The public screen-capture + LLM vision ecosystem now covers the full range from the minimal loop to full computer-use agents. Sorted by distance from godding's current shape:

Closest to godding's current shape

Anthropic Computer-Use Demo — reference loop: screenshot → Claude 3.5 Sonnet → coordinates + actions → repeat. Godding's /look is this loop minus the action step. Good reference for extending to action-capable eyeing.

Claude Video Vision — Claude Code plugin. Extracts frames via ffmpeg; processes audio separately. The temporal extension: /look today captures one frame; video vision captures a session replay.

Element extraction (reduces LLM noise)

OmniParser (Microsoft) — parses UI screenshots → structured element data (bounding boxes, text, icons). Front-ends GPT-4V for action generation. The key insight: structured element extraction before LLM vision reduces hallucination about element positions and identities. Worth integrating as a pre-pass in /multilook.

Persistent visual memory

Agentic Vision (agentralabs) — captures screenshots → embeds via CLIP ViT-B/32 → recalls by similarity + metadata. MCP server + Rust core. Closest to "visual memory across sessions" — godding has no persistent visual memory; every /look is amnesiac.

Browser-specific

browser-use — web automation with vision mode (auto / always / never). Playwright + LLM. For the MkDocs-checking use case, this gives programmatic navigation + screenshot without manual browser positioning.
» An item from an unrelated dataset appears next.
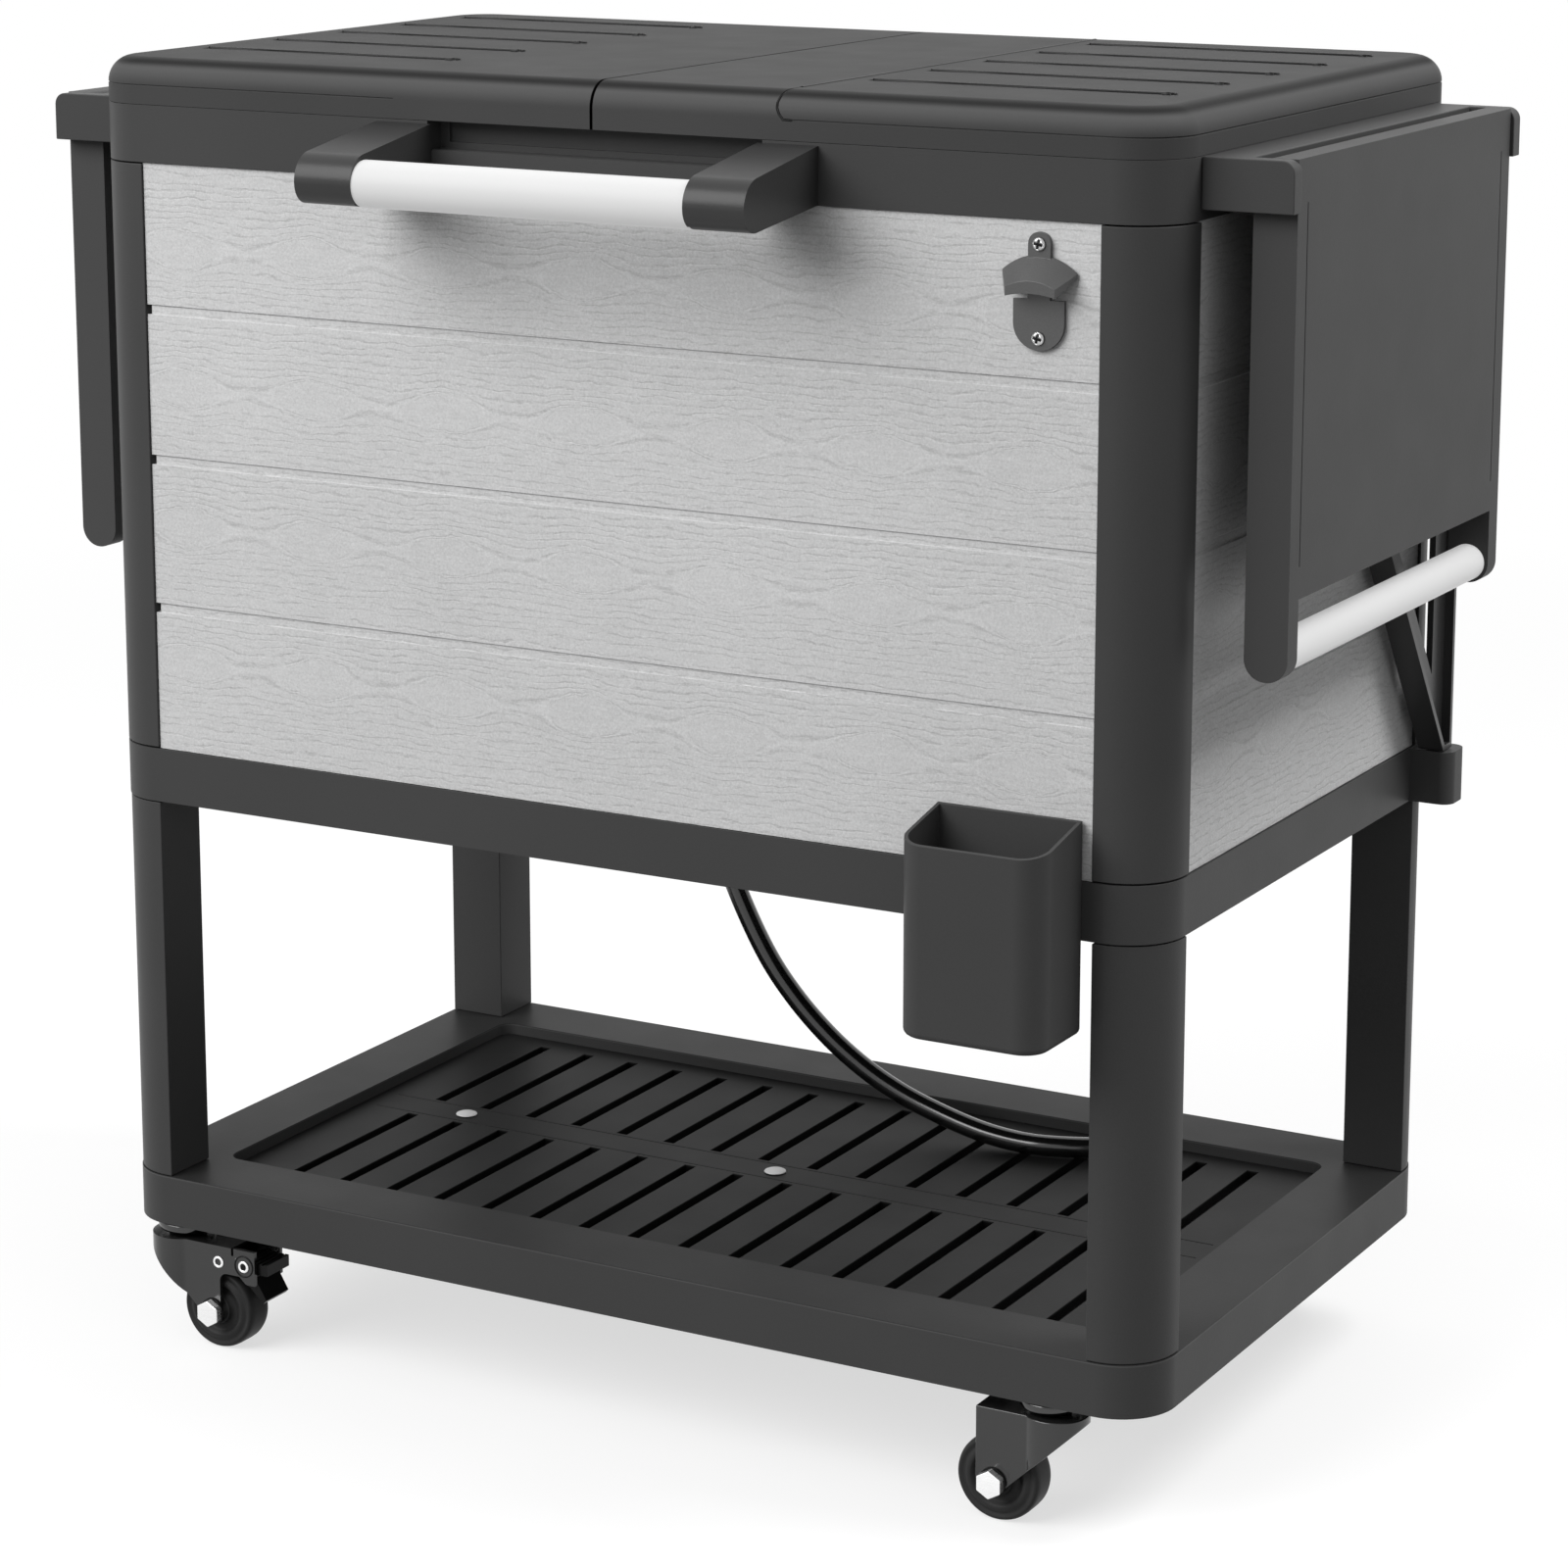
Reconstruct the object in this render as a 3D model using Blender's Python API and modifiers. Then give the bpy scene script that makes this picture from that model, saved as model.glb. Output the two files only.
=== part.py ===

mcp-browser-screenshot / browserloop — Playwright MCP servers. Low-friction integration; godding could add one to .claude/settings.json for remote browser oversight without touching screenshot.sh.

State machines beyond the single shot

ScreenAgent (IJCAI-24) — adds plan→action→reflection state machine around the screenshot loop. Supports GPT-4V, LLaVA-1.5, CogAgent. The "reflection" step is the structural gap in godding's current /look — it sees once, reports, stops.

UI-TARS (ByteDance, 27K stars) — raw screenshot as sole input, outputs mouse/keyboard actions. No DOM/accessibility APIs. State-of-art on OSWorld. Reference for what "screenshot-only computer control" looks like at its best.


Priority action list

Priority Action
H Implement /multilook command (4 parallel Task agents, merge step)
H Fix GDI+ → WinRT capture for RDP/GPU-accelerated windows
M Add OmniParser pre-pass to /multilook for element extraction
M Add a periodic guard capture of swarm-watch terminal
L Add Agentic Vision / CLIP embedding for persistent visual memory across sessions
L Add browser-use MCP server for programmatic MkDocs navigation + screenshot

References

  • L-2057 (cited in source S629) — primary lesson from swarmgodmultiagentforage S629; screen-capture architecture findings.
  • microsoft/OmniParser (cited in body) — UI screenshot → structured element data (bounding boxes, text, icons); OmniParser pre-pass for element extraction.
  • agentralabs/agentic-vision (cited in body) — persistent visual memory via CLIP ViT-B/32 embeddings recalled by similarity; the "visual memory across sessions" pattern godding lacks.
  • niuzaisheng/ScreenAgent IJCAI-24 (cited in body) — plan→action→reflection state machine; reference for the reflection step the /look verb currently lacks.
  • bytedance/ui-tars (cited in body) — screenshot-only computer control, OSWorld SOTA (27K stars); reference ceiling for what screenshot-to-action looks like at its best.
  • SWARM-TOOLING-REPOS investigation — external repo catalog the S629 vision forage drew from; full forage notes at references/ai/forage-swarm-repos-s629.md.